I love maths a whole lot less. Working on a spreadsheet has always had the magical effect of making everything else on my to-do list suddenly seem in need of my urgent attention.
One of the reasons I signed up for the MBA was to once and for all silence the voice that’s always told me that numbers just aren’t my thing. Surely these are just self-imposed limits, right? Anyone can learn anything, if they put the effort in. And if an MBA is all about challenging yourself, then I was up for it.
So imagine my delight to discover that our very first class would be nothing other than financial accounting.
I did the reading. I did the pre-prep online Harvard maths course. I prepared myself mentally for the onslaught that was to come. I was ready. Bring it. And Cass brought it. Seventeen straight weeks of it. Accounting, followed up with financial markets and instruments and business analytics as the chaser.
Slightly more than I bargained for. I was struggling.
There’s nothing quite like that feeling when your calculator flashes up the message ‘maths ERROR’ – in capital letters just for extra effect. My calculator’s way of telling me that the formula I entered was apparently an attempt to break the rules of maths.
Or that feeling of sitting in a business analytics tutorial on a Sunday, looking at the first question, and spending the next five minutes wondering if I was the only person who actually has no idea where to start. Then accepting defeat and asking the lecturer to re-explain the concept he spent two hours describing in the lecture three days ago.
It felt uncomfortable. It felt disheartening. It felt hard.
Finding a way
Why couldn’t I remember how to calculate net present value, or explain the function of a yield curve, or find the z score without looking at the formula? But I told myself the only way was forward – kind of like swallowing cough medicine. Best to get it over and done with as quickly as possible, equipped with the knowledge that there must have been many a brave number-hater who has gone before me.
So I soldiered on. But that approach just made business analytics taste like cough medicine. So I switched tactics. I hunted out the maths lovers I know. I asked them why they loved it. I absorbed as much of their enthusiasm through osmosis as possible.
Then I went back to it, and this time framed it as a chance to discover why there are indeed maths fans out there everywhere. I stopped telling myself I wasn’t good at numbers. And it helped.

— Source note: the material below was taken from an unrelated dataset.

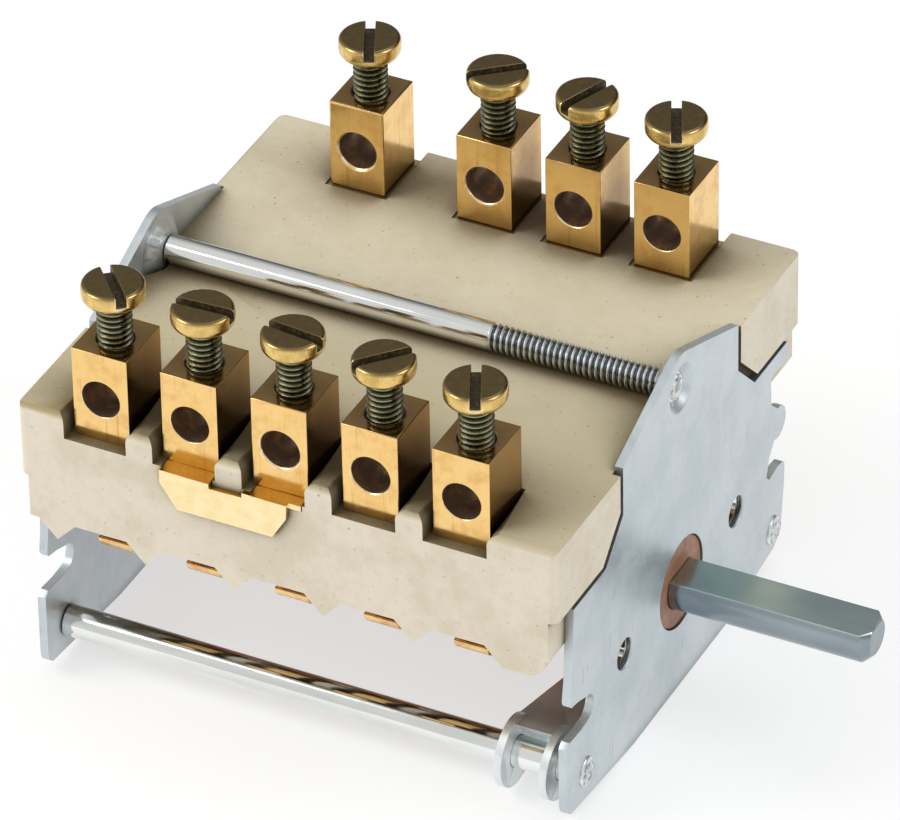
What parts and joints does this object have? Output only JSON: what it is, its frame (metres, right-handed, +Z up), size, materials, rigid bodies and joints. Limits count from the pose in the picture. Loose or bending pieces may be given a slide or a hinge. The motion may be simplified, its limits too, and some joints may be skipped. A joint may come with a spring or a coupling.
{
  "type": "rotary cam switch",
  "caption": "Rotary cam switch with a one-piece ceramic body between two steel plates, brass screw terminals on top, a flatted spindle and a sprung detent.",
  "frame": {"origin": "on the spindle axis, at the outer face of the front plate", "axes": "+X out along the spindle, +Y towards the rear terminal row, +Z up"},
  "size_m": [0.0867, 0.0617, 0.0555],
  "materials": {
    "steatite": "unglazed, matt, cream with fine brown specks",
    "zinc_sheet": "zinc plated, satin, lightly scratched",
    "bright_steel": "bright plated, drawn",
    "zinc_spindle": "zinc plated, soft edges",
    "lever_steel": "zinc plated sheet",
    "spring_steel": "spring wire",
    "phenolic": "moulded phenolic, brown",
    "strap_brass": "bright sheet",
    "block_brass": "sawn and milled, lightly tarnished",
    "screw_brass": "turned, olive tarnish",
    "contact_brass": "spring strip",
    "silver": "silver contact rivets"
  },
  "bodies": {
    "frame": {"ceramic_base": "steatite", "front_plate": "zinc_sheet", "rear_plate": "zinc_sheet", "top_tie_rod": "bright_steel", "front_tie_rod": "bright_steel", "rear_tie_rod": "bright_steel", "jumper_strap": "strap_brass", "fixed_contacts": "silver", "detent_spring": "spring_steel", "front_terminal_1": "block_brass", "front_terminal_2": "block_brass", "front_terminal_3": "block_brass", "front_terminal_4": "block_brass", "front_terminal_5": "block_brass", "rear_terminal_1": "block_brass", "rear_terminal_2": "block_brass", "rear_terminal_3": "block_brass", "rear_terminal_4": "block_brass", "front_strip_1": "contact_brass", "front_strip_2": "contact_brass", "front_strip_3": "contact_brass", "front_strip_4": "contact_brass", "front_strip_5": "contact_brass", "rear_strip_1": "contact_brass", "rear_strip_2": "contact_brass", "rear_strip_3": "contact_brass", "rear_strip_4": "contact_brass"},
    "camshaft": {"cam_barrel": "phenolic", "spindle": "zinc_spindle"},
    "lever": {"detent_lever": "lever_steel", "roller_pin": "bright_steel"},
    "roller": {"detent_roller": "bright_steel"},
    "arm_1": {"contact_arm_1": "contact_brass", "moving_contact_1": "silver"},
    "arm_2": {"contact_arm_2": "contact_brass", "moving_contact_2": "silver"},
    "arm_3": {"contact_arm_3": "contact_brass", "moving_contact_3": "silver"},
    "arm_4": {"contact_arm_4": "contact_brass", "moving_contact_4": "silver"},
    "arm_5": {"contact_arm_5": "contact_brass", "moving_contact_5": "silver"},
    "front_clamp_1": {"front_screw_1": "screw_brass"},
    "front_clamp_2": {"front_screw_2": "screw_brass"},
    "front_clamp_3": {"front_screw_3": "screw_brass"},
    "front_clamp_4": {"front_screw_4": "screw_brass"},
    "front_clamp_5": {"front_screw_5": "screw_brass"},
    "rear_clamp_1": {"rear_screw_1": "screw_brass"},
    "rear_clamp_2": {"rear_screw_2": "screw_brass"},
    "rear_clamp_3": {"rear_screw_3": "screw_brass"},
    "rear_clamp_4": {"rear_screw_4": "screw_brass"}
  },
  "joints": [
    {"name": "spindle_turn", "type": "hinge", "parent": "frame", "child": "camshaft", "pos_m": [0, 0, 0], "axis": [1, 0, 0], "continuous": true},
    {"name": "lever_swing", "type": "hinge", "parent": "frame", "child": "lever", "pos_m": [-0.008, -0.02365, -0.0089], "axis": [-1, 0, 0], "range_deg": [0, 1.25], "stiffness_Nm_per_rad": 0.02, "springref_deg": -17.19},
    {"name": "roller_spin", "type": "hinge", "parent": "lever", "child": "roller", "pos_m": [-0.0059, -0.00075, -0.01027], "axis": [1, 0, 0], "continuous": true},
    {"name": "arm_1_lift", "type": "hinge", "parent": "frame", "child": "arm_1", "pos_m": [-0.0539, -0.0258, 0.007], "axis": [1, 0, 0], "range_deg": [0, 3.8], "stiffness_Nm_per_rad": 0.05, "springref_deg": -2.86},
    {"name": "arm_2_lift", "type": "hinge", "parent": "frame", "child": "arm_2", "pos_m": [-0.0433, -0.0258, 0.007], "axis": [1, 0, 0], "range_deg": [0, 3.8], "stiffness_Nm_per_rad": 0.05, "springref_deg": -2.86},
    {"name": "arm_3_lift", "type": "hinge", "parent": "frame", "child": "arm_3", "pos_m": [-0.0327, -0.0258, 0.007], "axis": [1, 0, 0], "range_deg": [0, 3.8], "stiffness_Nm_per_rad": 0.05, "springref_deg": -2.86},
    {"name": "arm_4_lift", "type": "hinge", "parent": "frame", "child": "arm_4", "pos_m": [-0.0221, -0.0258, 0.007], "axis": [1, 0, 0], "range_deg": [0, 3.8], "stiffness_Nm_per_rad": 0.05, "springref_deg": -2.86},
    {"name": "arm_5_lift", "type": "hinge", "parent": "frame", "child": "arm_5", "pos_m": [-0.0115, -0.0258, 0.007], "axis": [1, 0, 0], "range_deg": [0, 3.8], "stiffness_Nm_per_rad": 0.05, "springref_deg": -2.86},
    {"name": "front_clamp_1_travel", "type": "slide", "parent": "frame", "child": "front_clamp_1", "axis": [0, 0, 1], "range_m": [-0.0038, 0.0015]},
    {"name": "front_clamp_2_travel", "type": "slide", "parent": "frame", "child": "front_clamp_2", "axis": [0, 0, 1], "range_m": [-0.0038, 0.0015]},
    {"name": "front_clamp_3_travel", "type": "slide", "parent": "frame", "child": "front_clamp_3", "axis": [0, 0, 1], "range_m": [-0.0038, 0.0015]},
    {"name": "front_clamp_4_travel", "type": "slide", "parent": "frame", "child": "front_clamp_4", "axis": [0, 0, 1], "range_m": [-0.0038, 0.0015]},
    {"name": "front_clamp_5_travel", "type": "slide", "parent": "frame", "child": "front_clamp_5", "axis": [0, 0, 1], "range_m": [-0.0038, 0.0015]},
    {"name": "rear_clamp_1_travel", "type": "slide", "parent": "frame", "child": "rear_clamp_1", "axis": [0, 0, 1], "range_m": [-0.0038, 0.0015]},
    {"name": "rear_clamp_2_travel", "type": "slide", "parent": "frame", "child": "rear_clamp_2", "axis": [0, 0, 1], "range_m": [-0.0038, 0.0015]},
    {"name": "rear_clamp_3_travel", "type": "slide", "parent": "frame", "child": "rear_clamp_3", "axis": [0, 0, 1], "range_m": [-0.0038, 0.0015]},
    {"name": "rear_clamp_4_travel", "type": "slide", "parent": "frame", "child": "rear_clamp_4", "axis": [0, 0, 1], "range_m": [-0.0038, 0.0015]}
  ]
}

Turns out there’s nothing more satisfying than solving an equation right first time. Seeing a question, remembering the rules and applying what you know. The first time I managed it I felt genuinely deserving of a gold star, or at least a ‘you did it!’ message from my calculator.
We laughed when as a joke a classmate wrote ‘well done’ to himself on his worksheet. But actually, self-talk is powerful. It’s not the topic but what you tell yourself about the topic that matters most. Well. Who knew this numbers stuff would have an unexpected lesson.
In the end there were actually at least one or two moments when I found it fun. Ok that might be an overstatement. More like, satisfying. Proving to myself that it wasn’t impossible.
My name is Tara, and I can do numbers. I’ll just probably never love them enough to buy an ‘I love maths’ t-shirt.